One union steward framed the struggle in terms of the 99% versus the 1%. In New Haven, it is clear who belongs to which percentile. If you're in the former group, you have to remind the latter that you have value in society, and that they have the resources to compensate you at the level that acknowledges your value, and reflects respect for you as a human being in society. So even if you don't feel anger toward the 1%, you still need to speak up and act out in your own behalf. The struggle of Yale employees is a part of the larger struggle of working people in New Haven, as well as nationally, as reflected in the Occupy Movement, which was organizing and acting at the same time.
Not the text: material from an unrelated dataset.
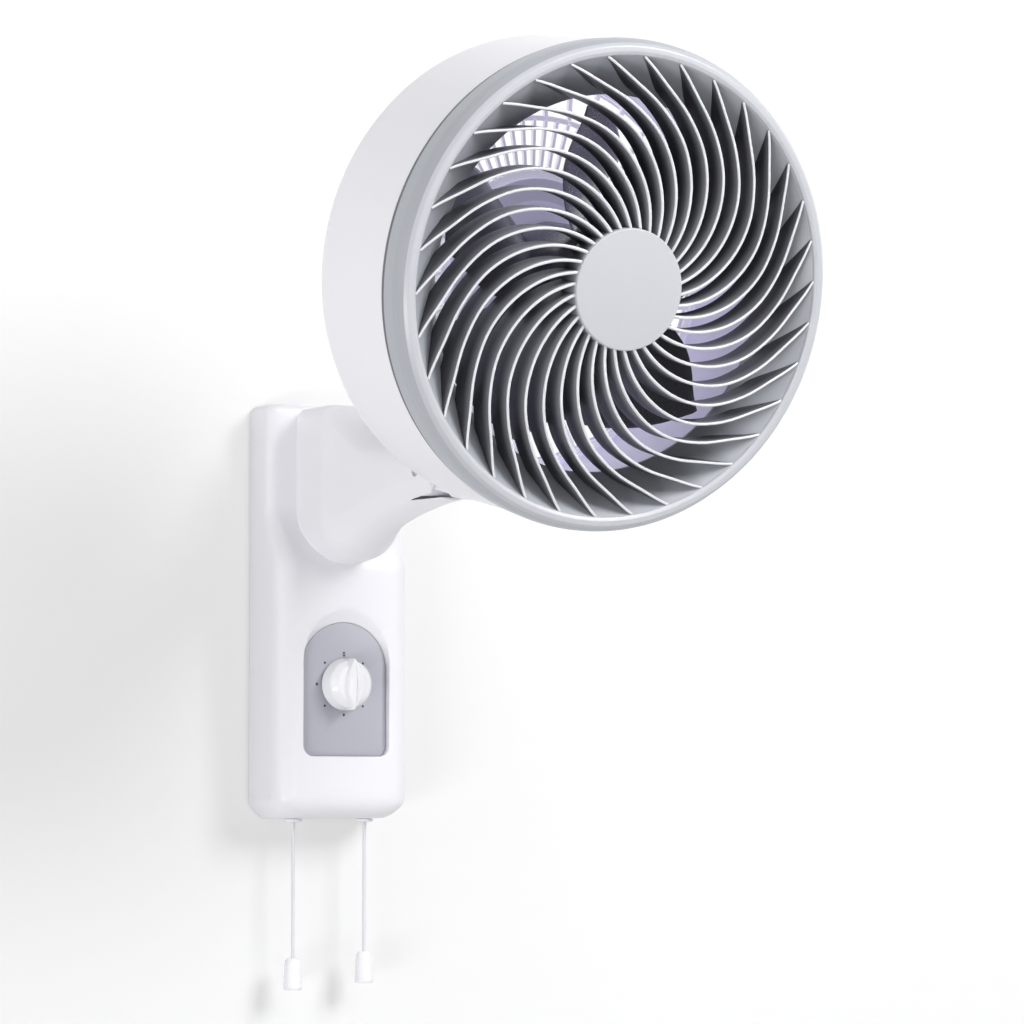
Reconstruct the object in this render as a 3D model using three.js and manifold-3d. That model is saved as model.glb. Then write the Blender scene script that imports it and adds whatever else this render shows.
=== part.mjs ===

Local 34's leaders wanted to have a contract to present to members for ratification by the end of June. Nobody wanted to extend negotiations through the summer, when many employees take vacation time. Members dreaded the prospect of a job action in September, at the beginning of a new semester, if negotiations failed. And given the protracted encampment of Occupy New Haven on The Green-the City went to court to evict the Occupiers before Yale's commencement festivities in May -- along with all the other labor actions throughout the city over the past year, the Yale administration was probably highly motivated to bring contract negotiations to a swift conclusion-more quickly than in previous years.

When the membership ratified their new contract, there were feelings of relief, disbelief, and joy: relief and joy that they had secured a new contract and would not have to strike; relief, disbelief, and joy that they'd gotten everything they wanted-despite the administration's initial resistance to union demands. The members did not have to give anything back, in spite of the economic climate and business leaders' hostile, anti-union attitude nationwide. In addition, members would receive a raise in each of the four years of their contract.

Many felt angry about the partial wage freeze in the current contract, and expressed reluctance to ask for significant raises in the new one, despite Yale leaders' earlier announcement that recent fundraising totals exceeded their expectations, and that Yale had begun to rebound from its portfolio devaluation a few years ago. Citing the current economic crisis, Yale did balk at any wage increases, but union leaders refused to give up their demand for them. They held to all their demands and tirelessly negotiated the best contract for their members, the women and men whose labor makes Yale University function smoothly each day as a world-renowned institution of higher education.

According to the union, "Members will see an average wage increase of 15%-20% over the [4-year] life of the contract. Both Locals will continue to enjoy free premiums at the award-winning on-campus health services, as well as affordable, high-quality alternatives for healthcare off-campus. In addition to these benefits, Local 34 created historic structural solutions to long-standing glass ceilings by creating joint University-Union oversight of internal hiring and promotions. Local 35 won advancement tracks for several job classifications, and "no-layoff" language for the life of the contract."

In addition, "Yale has agreed to invest in training opportunities for city residents and to prioritize local hiring. Local 35's new contract creates a number of new positions in both skilled trades and entry-level work, and Local 34 won language that would reduce the University's reliance on casual work by converting temporary positions into full-time Union jobs available to Local 34 members and New Haven Jobs Pipeline Program graduates."